▸ INFORMATION SUPPLIED
===============
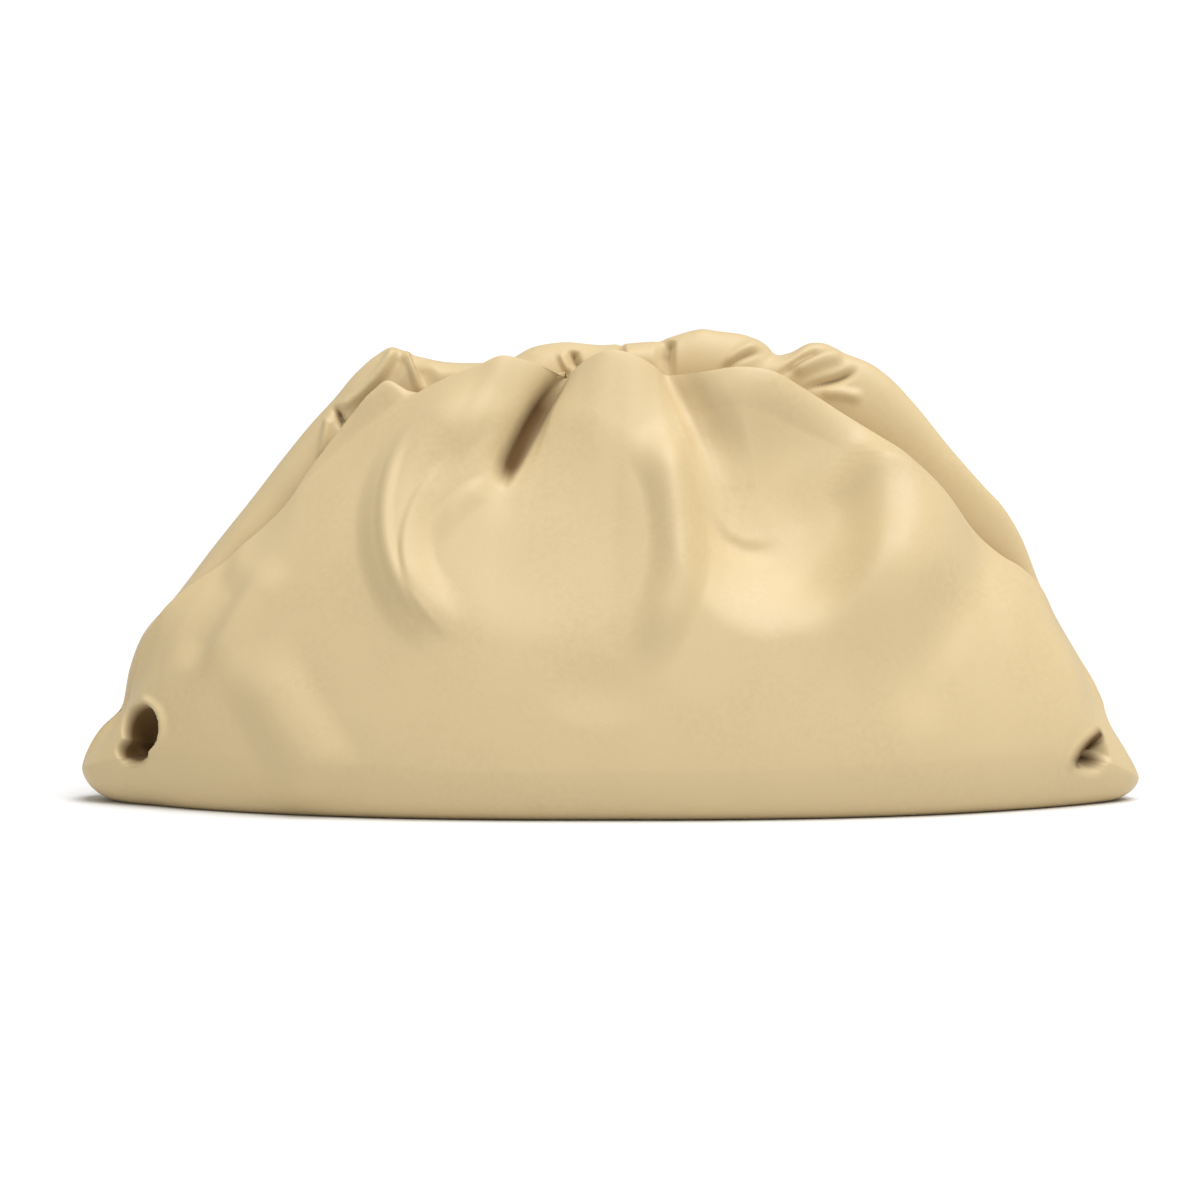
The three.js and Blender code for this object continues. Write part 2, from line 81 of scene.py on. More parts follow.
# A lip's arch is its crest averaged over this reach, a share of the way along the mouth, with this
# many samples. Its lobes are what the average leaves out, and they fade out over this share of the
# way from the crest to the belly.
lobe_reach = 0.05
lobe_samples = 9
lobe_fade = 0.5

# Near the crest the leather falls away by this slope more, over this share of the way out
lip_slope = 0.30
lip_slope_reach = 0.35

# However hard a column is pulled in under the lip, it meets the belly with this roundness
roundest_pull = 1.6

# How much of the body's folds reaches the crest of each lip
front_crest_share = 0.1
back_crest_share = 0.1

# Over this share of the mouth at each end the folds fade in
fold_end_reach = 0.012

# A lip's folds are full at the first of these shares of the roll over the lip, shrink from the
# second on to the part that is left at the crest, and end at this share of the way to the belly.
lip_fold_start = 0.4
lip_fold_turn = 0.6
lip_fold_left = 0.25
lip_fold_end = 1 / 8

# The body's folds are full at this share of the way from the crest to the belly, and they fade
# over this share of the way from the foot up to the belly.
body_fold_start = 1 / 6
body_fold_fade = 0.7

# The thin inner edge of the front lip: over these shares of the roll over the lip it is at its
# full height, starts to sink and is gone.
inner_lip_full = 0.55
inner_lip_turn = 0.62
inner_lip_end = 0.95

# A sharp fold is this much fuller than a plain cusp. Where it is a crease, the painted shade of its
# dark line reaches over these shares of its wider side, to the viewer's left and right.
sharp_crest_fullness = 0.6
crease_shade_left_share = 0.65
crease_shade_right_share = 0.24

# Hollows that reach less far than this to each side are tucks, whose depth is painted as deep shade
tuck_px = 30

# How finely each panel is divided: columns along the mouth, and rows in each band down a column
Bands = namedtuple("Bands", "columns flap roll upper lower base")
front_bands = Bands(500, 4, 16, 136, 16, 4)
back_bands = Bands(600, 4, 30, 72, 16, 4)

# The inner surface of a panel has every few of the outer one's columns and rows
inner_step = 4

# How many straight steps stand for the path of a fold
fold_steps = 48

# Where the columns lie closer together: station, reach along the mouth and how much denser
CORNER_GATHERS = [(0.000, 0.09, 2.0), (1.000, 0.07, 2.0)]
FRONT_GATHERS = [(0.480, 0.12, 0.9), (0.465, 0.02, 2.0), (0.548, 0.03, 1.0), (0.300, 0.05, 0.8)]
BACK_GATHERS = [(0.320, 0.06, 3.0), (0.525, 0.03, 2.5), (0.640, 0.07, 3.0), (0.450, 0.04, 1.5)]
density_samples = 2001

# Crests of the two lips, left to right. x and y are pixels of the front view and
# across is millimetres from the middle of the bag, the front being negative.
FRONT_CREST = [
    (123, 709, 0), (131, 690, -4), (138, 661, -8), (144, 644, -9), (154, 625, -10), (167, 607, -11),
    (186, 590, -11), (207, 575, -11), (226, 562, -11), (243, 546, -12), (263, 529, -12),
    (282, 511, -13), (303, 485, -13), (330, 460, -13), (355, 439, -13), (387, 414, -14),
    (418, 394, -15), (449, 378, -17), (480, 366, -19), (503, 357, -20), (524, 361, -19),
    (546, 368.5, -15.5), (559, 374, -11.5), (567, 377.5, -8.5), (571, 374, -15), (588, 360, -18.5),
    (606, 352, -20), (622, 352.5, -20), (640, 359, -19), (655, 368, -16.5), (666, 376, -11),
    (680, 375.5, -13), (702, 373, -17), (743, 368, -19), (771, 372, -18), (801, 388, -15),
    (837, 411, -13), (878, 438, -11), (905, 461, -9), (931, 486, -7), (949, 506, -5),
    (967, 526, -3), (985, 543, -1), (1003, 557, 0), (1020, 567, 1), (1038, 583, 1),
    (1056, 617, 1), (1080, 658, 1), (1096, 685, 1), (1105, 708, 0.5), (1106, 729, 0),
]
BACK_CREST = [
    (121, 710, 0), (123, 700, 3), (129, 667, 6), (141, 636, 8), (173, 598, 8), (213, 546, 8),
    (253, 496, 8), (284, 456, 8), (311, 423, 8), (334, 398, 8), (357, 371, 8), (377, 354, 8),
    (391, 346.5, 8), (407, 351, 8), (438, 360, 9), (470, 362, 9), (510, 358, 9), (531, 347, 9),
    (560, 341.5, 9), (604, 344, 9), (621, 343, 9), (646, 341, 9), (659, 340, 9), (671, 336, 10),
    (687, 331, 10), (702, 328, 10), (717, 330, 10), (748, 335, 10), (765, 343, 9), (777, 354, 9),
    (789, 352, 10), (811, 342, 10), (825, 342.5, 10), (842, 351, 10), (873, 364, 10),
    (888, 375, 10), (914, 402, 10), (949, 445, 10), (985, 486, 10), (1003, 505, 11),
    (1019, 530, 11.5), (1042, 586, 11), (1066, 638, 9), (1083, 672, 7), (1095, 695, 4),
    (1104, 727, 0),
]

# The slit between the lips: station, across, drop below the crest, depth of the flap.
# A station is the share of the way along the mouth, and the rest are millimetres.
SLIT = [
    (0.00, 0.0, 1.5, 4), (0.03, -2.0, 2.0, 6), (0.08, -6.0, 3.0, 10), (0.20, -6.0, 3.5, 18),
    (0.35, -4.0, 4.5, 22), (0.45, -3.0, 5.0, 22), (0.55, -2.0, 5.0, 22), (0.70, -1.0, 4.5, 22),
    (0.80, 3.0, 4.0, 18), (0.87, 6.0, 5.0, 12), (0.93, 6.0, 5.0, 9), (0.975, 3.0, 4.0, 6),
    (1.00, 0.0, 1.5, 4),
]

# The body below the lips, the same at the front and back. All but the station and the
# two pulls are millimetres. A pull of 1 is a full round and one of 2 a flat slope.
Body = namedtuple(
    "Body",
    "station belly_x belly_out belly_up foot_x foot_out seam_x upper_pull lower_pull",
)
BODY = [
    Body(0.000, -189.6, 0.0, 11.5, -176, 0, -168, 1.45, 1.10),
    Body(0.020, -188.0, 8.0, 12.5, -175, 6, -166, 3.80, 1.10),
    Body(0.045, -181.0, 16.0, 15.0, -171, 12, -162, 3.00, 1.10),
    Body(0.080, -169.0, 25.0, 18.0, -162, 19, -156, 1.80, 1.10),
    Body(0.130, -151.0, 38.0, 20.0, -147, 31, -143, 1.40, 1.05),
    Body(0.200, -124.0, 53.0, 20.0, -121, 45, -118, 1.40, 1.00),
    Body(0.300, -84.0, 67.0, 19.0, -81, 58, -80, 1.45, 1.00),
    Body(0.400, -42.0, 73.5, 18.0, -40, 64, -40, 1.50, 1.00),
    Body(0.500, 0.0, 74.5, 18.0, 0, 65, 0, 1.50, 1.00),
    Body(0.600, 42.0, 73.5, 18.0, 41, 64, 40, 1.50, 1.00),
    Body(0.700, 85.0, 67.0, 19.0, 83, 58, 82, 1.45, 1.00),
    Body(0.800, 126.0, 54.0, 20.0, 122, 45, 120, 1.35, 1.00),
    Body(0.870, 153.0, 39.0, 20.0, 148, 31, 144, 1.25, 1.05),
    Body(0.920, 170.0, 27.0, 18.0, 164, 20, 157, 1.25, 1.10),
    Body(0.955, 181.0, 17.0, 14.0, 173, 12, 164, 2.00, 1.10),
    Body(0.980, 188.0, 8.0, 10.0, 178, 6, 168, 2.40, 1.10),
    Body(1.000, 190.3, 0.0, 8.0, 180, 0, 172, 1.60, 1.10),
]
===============
▸ JOB
Begin with the first line of the data above and, please, print each line exactly until you have printed the line containing "fold_end_reach = 0.012"; print nothing else.

▸ ANSWER TO THE TASK
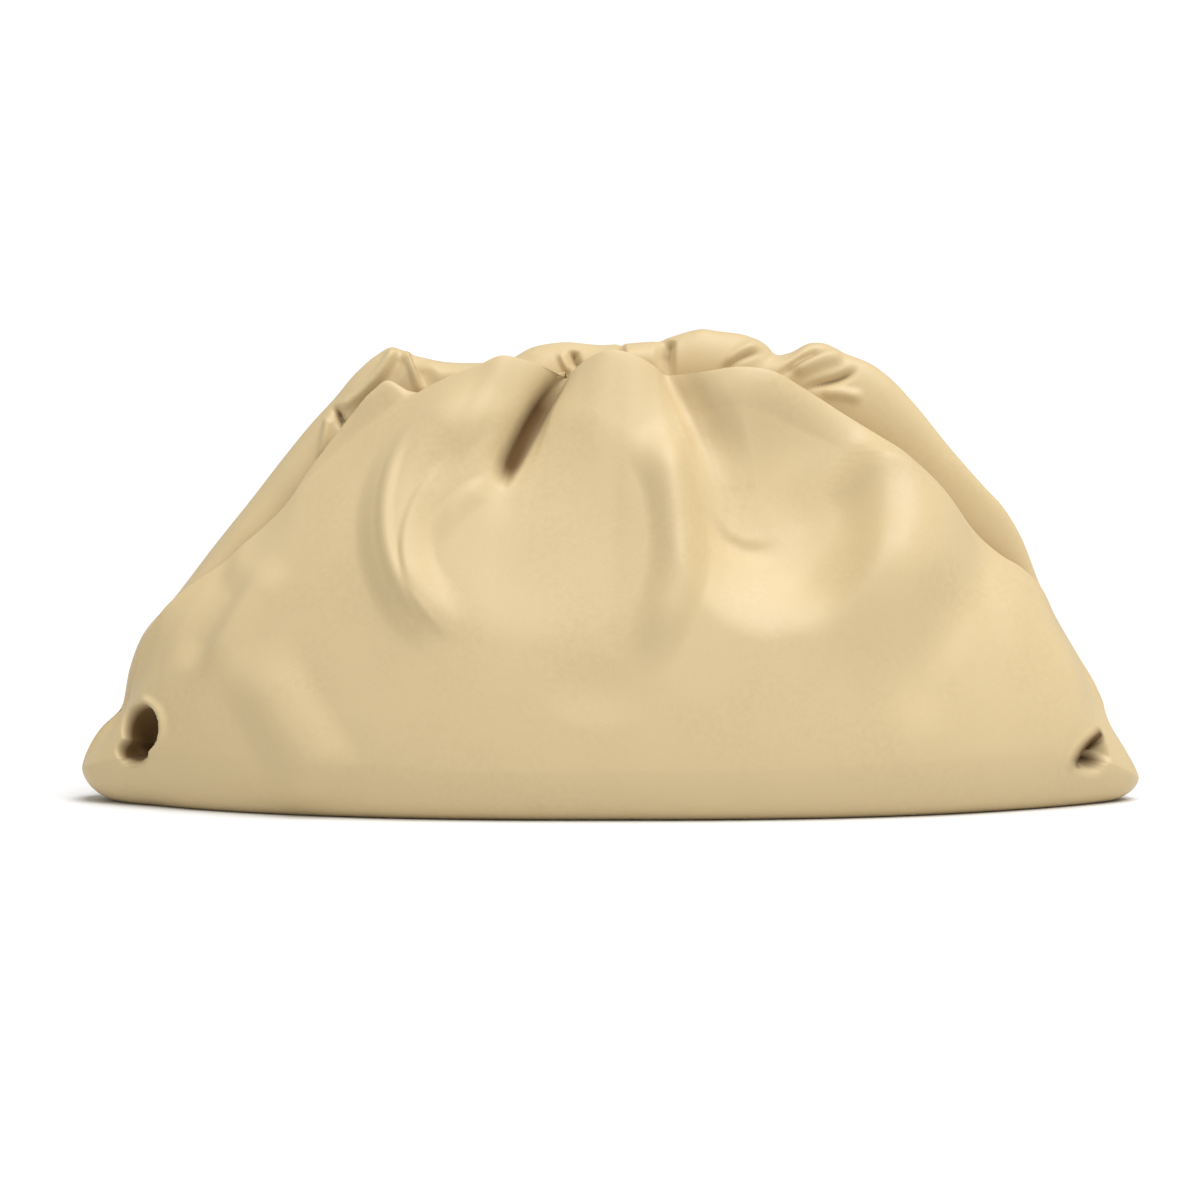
The three.js and Blender code for this object continues. Write part 2, from line 81 of scene.py on. More parts follow.
# A lip's arch is its crest averaged over this reach, a share of the way along the mouth, with this
# many samples. Its lobes are what the average leaves out, and they fade out over this share of the
# way from the crest to the belly.
lobe_reach = 0.05
lobe_samples = 9
lobe_fade = 0.5

# Near the crest the leather falls away by this slope more, over this share of the way out
lip_slope = 0.30
lip_slope_reach = 0.35

# However hard a column is pulled in under the lip, it meets the belly with this roundness
roundest_pull = 1.6

# How much of the body's folds reaches the crest of each lip
front_crest_share = 0.1
back_crest_share = 0.1

# Over this share of the mouth at each end the folds fade in
fold_end_reach = 0.012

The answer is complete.